Another issue is that all seesaw models predict that the neutrino functions as its own antiparticle. So far, scientists have not seen evidence that this is true. And if it were, it would break another established law of physics called lepton number conservation.

A need to check everywhere—and ask the right questions

Not every theory that explains the small mass of neutrinos is seesaw-related. Another one, called “radiative mass generation,” proposes that neutrinos gain their mass through quantum effects of virtual particles. But radiative mass generation also requires the existence of new particles to work. 

So far, no experimental data has directly correlated to any of these models.

“The physics of neutrino mass is like the physics of dark matter, in the sense that we really have almost no idea what dark matter is,” says Pedro Machado, a theoretical physicist at the US Department of Energy’s Fermi National Accelerator Laboratory. “When it comes to neutrino mass models, popularity is not an argument. All viable models are equally good from the point of view of the data.”

That is to say, physicists need more data. “Neutrino theory has a terrible track record in predicting anything,” Huber says. “But we are about to enter an era of precision neutrino measurements, which could be a probe to look for new physics. We have these theories, and if a measurement confirms a theory, it is exciting for the person who made the theory.

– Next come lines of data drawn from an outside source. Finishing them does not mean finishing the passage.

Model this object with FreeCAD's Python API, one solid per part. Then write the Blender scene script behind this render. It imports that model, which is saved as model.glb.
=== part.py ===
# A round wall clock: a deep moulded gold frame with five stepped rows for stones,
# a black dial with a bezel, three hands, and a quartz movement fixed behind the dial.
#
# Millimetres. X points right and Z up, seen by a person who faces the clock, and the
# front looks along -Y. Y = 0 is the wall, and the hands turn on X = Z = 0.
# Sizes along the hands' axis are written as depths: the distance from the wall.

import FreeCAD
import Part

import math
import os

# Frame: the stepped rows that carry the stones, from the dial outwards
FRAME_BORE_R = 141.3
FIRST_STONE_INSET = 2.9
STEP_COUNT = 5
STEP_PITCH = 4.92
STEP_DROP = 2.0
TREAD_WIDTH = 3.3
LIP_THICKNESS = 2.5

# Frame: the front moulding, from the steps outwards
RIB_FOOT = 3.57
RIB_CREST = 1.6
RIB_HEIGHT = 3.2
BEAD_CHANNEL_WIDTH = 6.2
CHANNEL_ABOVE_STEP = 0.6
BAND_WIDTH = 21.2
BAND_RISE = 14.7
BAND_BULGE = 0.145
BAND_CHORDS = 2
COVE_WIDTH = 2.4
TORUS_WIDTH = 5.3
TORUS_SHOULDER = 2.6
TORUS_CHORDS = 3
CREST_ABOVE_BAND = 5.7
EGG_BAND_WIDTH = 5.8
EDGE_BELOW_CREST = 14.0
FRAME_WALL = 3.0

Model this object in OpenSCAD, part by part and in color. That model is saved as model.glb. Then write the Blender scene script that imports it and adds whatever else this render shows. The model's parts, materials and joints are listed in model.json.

But if an experiment finds something that nobody predicted, it would be exciting for everybody.”

Physics experiments around the world are trying to understand neutrinos and their masses—and, perhaps, find a sign of a new particle that could help explain it all. 

“Since there are so many possibilities, the most useful thing is to cast a wide net and to consider as many different possibilities as we can,” Machado says. 

If the explanation winds up pushing physics beyond our current understanding, he says, “then that is what we have been waiting for.”